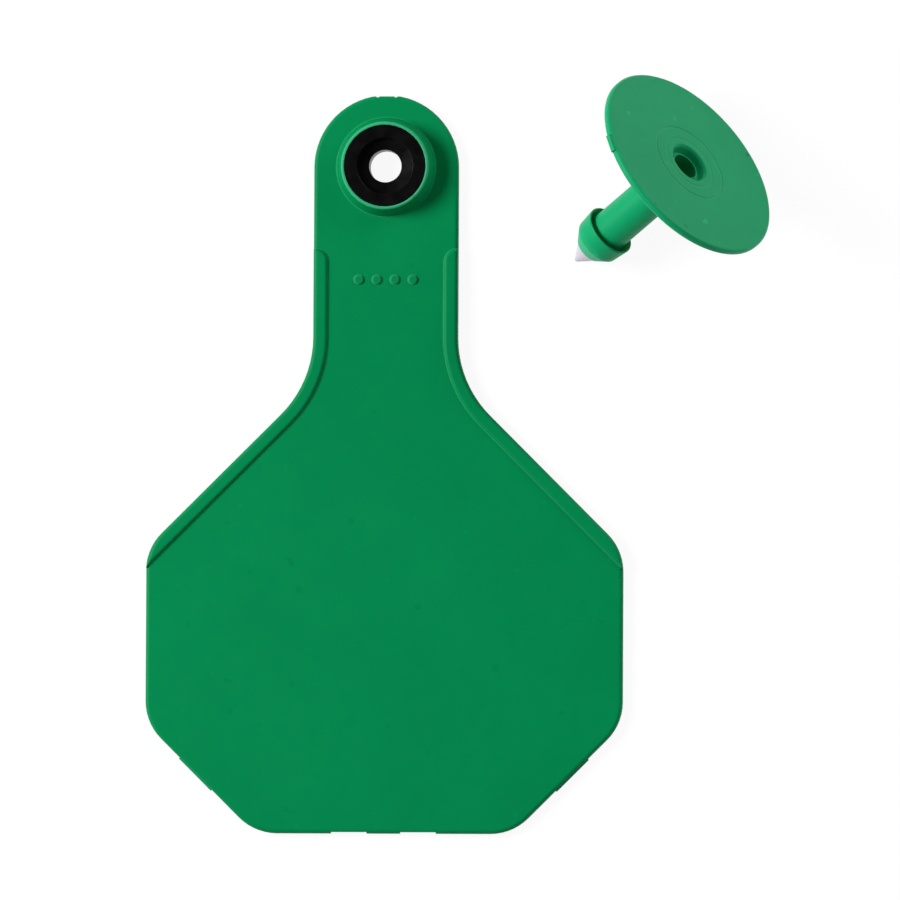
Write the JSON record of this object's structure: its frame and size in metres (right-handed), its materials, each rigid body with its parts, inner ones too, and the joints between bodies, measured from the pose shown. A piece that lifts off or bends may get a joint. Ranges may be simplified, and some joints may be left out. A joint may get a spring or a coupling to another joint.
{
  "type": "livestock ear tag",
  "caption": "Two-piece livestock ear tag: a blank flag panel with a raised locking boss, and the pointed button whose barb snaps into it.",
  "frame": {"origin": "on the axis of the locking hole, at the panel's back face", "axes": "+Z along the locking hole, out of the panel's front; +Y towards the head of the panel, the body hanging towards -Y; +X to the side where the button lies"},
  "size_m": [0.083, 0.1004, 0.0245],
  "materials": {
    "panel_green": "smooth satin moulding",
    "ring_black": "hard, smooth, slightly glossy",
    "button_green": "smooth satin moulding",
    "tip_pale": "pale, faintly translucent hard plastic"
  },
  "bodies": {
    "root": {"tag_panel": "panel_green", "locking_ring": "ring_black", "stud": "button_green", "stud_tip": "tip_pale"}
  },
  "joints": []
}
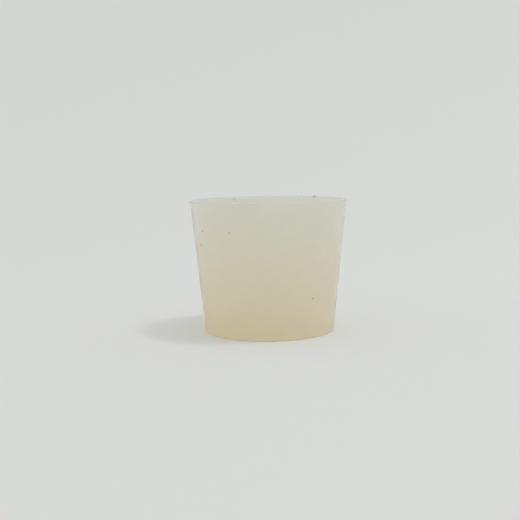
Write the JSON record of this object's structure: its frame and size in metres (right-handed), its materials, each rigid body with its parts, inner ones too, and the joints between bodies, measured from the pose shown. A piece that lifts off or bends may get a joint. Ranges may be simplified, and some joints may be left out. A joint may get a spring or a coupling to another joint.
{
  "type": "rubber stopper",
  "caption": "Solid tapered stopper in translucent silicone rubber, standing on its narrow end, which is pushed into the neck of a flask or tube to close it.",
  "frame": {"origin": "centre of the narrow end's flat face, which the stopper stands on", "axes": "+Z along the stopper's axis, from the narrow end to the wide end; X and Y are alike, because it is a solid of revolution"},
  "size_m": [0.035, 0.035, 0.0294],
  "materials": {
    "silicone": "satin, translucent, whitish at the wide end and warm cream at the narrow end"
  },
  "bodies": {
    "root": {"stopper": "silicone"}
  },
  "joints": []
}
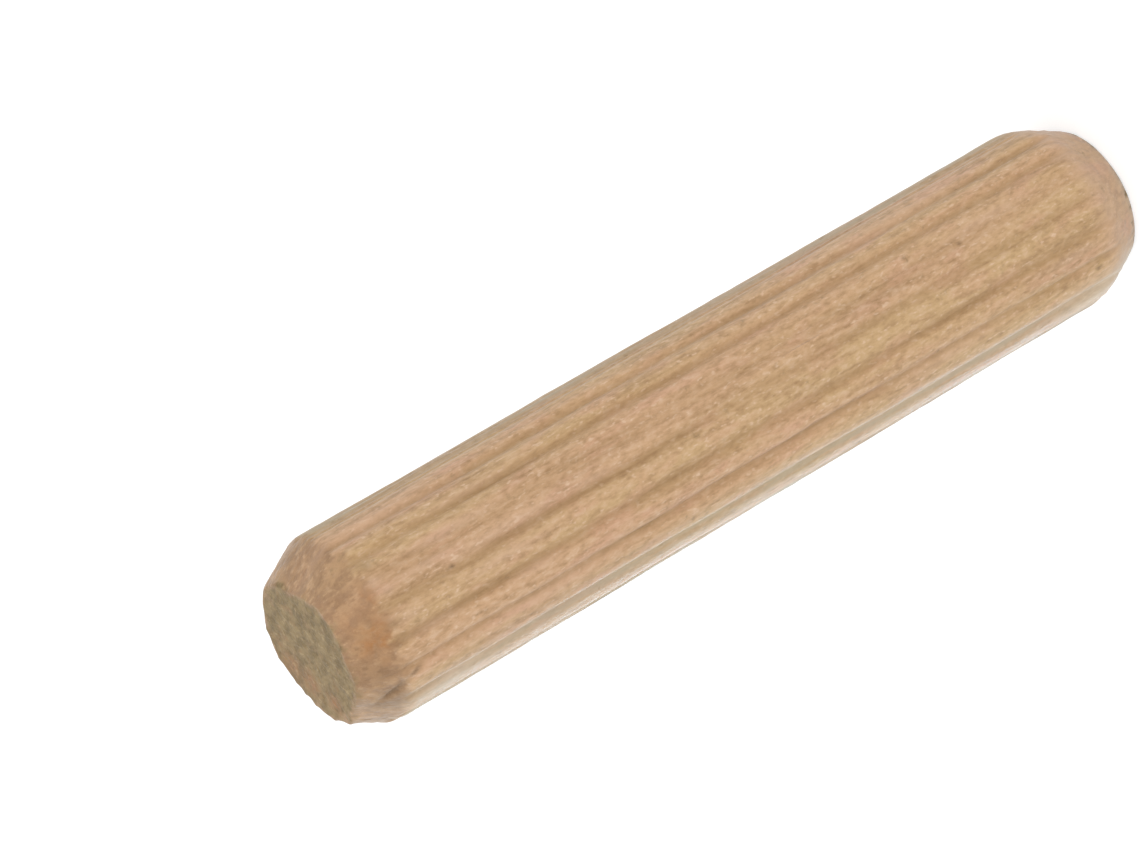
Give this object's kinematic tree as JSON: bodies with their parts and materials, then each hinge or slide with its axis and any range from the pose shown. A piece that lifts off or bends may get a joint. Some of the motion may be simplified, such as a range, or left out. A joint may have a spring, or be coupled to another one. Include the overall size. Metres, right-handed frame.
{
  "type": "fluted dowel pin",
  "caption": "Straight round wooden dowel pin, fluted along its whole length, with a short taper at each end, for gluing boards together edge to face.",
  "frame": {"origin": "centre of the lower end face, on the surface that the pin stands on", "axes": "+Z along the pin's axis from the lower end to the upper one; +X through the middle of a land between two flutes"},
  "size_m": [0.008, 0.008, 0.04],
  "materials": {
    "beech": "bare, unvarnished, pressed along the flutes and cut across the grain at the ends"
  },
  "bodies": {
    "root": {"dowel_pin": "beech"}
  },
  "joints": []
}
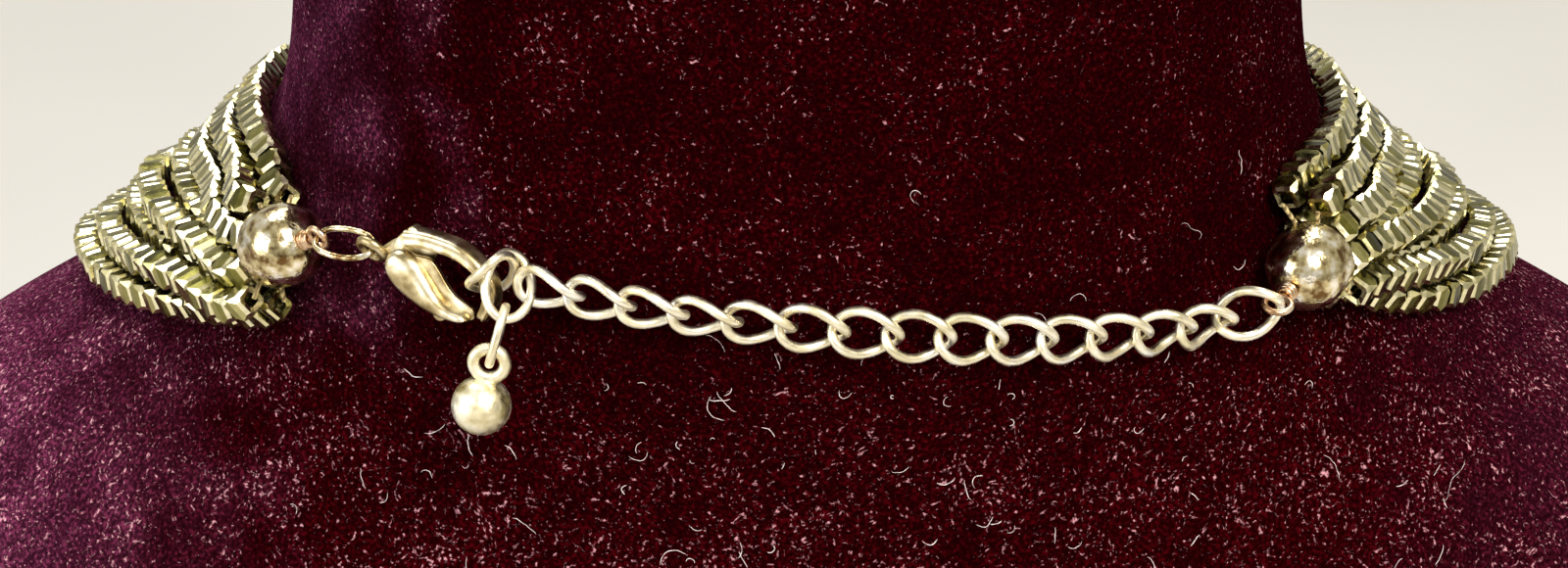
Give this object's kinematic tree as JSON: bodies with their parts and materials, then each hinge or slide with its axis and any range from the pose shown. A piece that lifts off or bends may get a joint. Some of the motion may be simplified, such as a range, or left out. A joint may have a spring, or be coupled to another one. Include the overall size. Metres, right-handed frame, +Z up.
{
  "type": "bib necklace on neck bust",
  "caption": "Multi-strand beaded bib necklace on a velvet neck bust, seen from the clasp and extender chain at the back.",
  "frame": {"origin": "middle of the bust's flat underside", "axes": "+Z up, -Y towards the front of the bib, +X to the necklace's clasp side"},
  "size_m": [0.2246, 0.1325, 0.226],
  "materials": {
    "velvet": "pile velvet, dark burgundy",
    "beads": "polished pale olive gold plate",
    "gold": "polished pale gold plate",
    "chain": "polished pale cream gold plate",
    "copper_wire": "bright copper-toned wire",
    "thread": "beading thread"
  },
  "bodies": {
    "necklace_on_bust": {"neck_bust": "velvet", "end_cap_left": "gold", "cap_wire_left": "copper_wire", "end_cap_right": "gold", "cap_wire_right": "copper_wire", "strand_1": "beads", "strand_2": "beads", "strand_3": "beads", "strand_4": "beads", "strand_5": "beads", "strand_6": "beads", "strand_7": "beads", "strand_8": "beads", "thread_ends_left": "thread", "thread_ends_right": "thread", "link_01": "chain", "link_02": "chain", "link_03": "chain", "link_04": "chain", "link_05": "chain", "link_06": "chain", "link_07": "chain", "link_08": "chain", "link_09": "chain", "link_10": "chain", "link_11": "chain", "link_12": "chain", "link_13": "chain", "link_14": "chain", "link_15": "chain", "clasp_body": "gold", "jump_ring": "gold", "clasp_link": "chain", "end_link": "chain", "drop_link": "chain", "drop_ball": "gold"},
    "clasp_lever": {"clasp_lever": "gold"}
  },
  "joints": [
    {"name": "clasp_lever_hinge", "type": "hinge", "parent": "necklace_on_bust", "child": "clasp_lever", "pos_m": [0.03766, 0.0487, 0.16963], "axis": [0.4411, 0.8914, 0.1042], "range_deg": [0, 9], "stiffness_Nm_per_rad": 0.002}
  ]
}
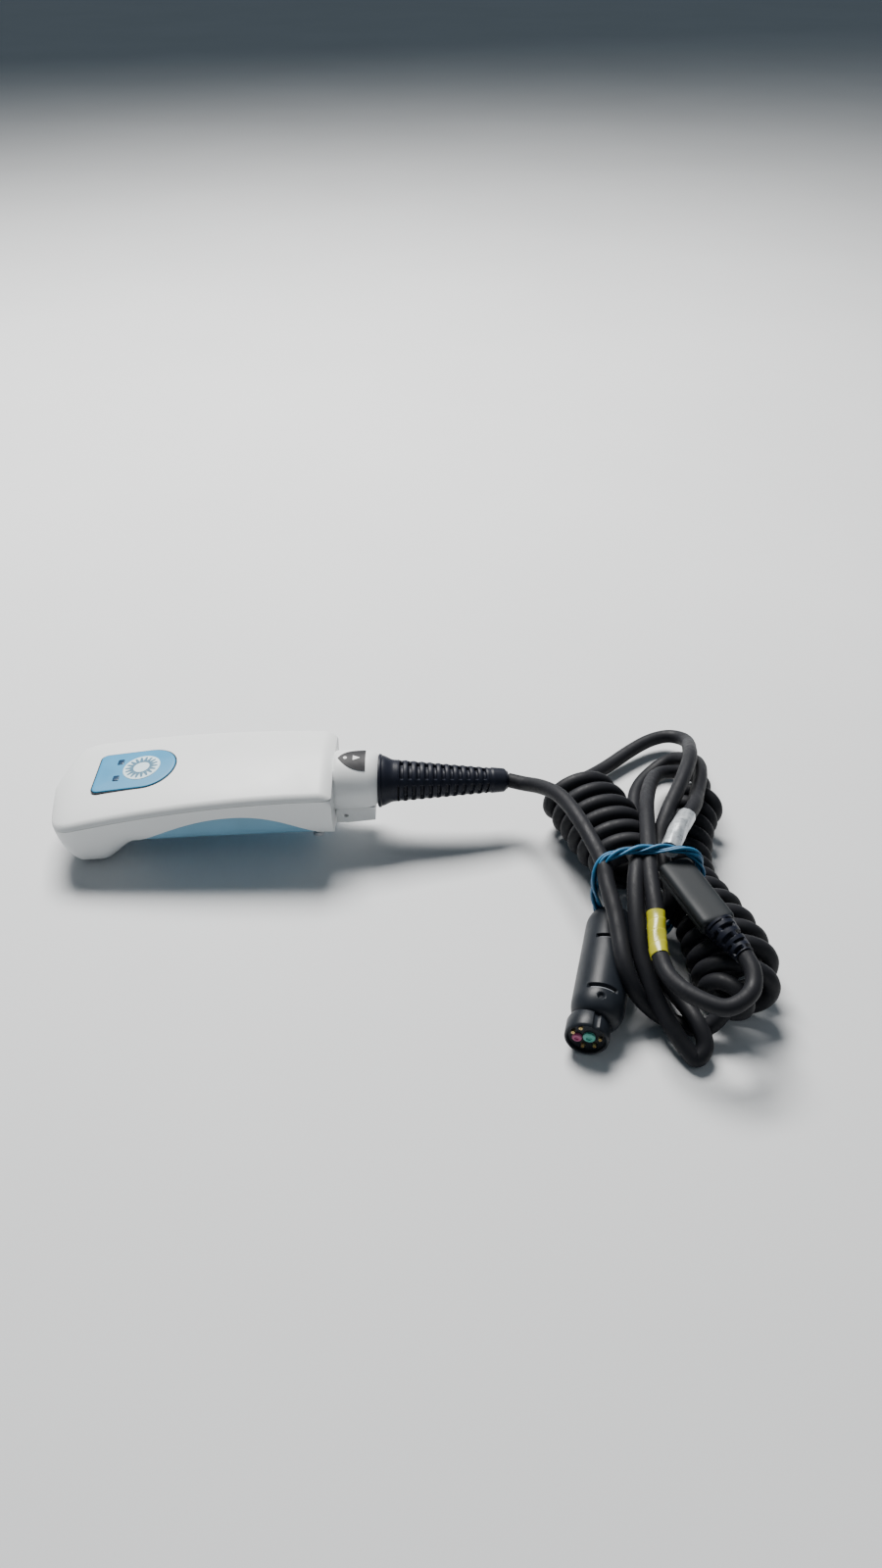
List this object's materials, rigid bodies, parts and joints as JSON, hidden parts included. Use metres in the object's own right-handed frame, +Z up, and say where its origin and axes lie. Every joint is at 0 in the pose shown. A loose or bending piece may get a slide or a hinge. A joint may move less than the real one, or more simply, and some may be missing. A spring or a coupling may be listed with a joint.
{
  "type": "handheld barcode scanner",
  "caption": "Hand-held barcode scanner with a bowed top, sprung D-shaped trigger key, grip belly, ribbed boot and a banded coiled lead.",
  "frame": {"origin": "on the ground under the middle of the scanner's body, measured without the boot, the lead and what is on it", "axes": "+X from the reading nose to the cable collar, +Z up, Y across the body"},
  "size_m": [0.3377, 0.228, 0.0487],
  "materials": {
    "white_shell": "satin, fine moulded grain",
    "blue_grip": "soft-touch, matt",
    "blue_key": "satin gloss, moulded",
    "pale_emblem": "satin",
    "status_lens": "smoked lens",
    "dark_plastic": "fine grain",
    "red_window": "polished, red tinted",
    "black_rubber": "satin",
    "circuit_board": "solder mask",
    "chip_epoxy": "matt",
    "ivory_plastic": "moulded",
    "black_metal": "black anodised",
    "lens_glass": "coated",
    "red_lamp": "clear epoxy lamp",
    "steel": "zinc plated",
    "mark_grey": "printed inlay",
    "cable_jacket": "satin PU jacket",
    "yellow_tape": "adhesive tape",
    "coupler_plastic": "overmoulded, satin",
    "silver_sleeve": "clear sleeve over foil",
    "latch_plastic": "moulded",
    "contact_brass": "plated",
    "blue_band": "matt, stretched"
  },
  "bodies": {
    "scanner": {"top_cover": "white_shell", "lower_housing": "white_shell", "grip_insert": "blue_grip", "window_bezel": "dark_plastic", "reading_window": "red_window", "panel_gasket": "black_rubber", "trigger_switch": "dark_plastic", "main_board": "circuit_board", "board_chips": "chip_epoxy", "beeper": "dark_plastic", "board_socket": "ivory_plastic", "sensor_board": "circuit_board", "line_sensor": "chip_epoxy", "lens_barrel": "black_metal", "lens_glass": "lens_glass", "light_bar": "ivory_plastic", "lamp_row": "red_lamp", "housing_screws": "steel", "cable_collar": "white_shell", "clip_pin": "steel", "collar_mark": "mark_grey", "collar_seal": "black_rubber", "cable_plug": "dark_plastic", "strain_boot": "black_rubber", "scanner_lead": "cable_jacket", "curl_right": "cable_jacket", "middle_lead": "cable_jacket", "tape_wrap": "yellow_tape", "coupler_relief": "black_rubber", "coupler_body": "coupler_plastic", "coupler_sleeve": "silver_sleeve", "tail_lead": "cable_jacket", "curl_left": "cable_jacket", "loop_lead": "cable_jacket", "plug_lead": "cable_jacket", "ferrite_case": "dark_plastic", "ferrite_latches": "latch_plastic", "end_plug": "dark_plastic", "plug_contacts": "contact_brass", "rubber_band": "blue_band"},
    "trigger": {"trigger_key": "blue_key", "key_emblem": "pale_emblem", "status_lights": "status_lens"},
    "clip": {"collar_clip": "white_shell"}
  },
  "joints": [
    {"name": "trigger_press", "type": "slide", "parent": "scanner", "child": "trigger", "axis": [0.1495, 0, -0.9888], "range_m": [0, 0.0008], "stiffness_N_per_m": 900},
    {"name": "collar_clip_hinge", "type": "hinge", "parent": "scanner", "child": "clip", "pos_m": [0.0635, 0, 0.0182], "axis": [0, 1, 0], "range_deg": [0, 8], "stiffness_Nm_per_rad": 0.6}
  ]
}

============================================================

The word "then" may turn up on some lines of these records; say how many, with no other words.

2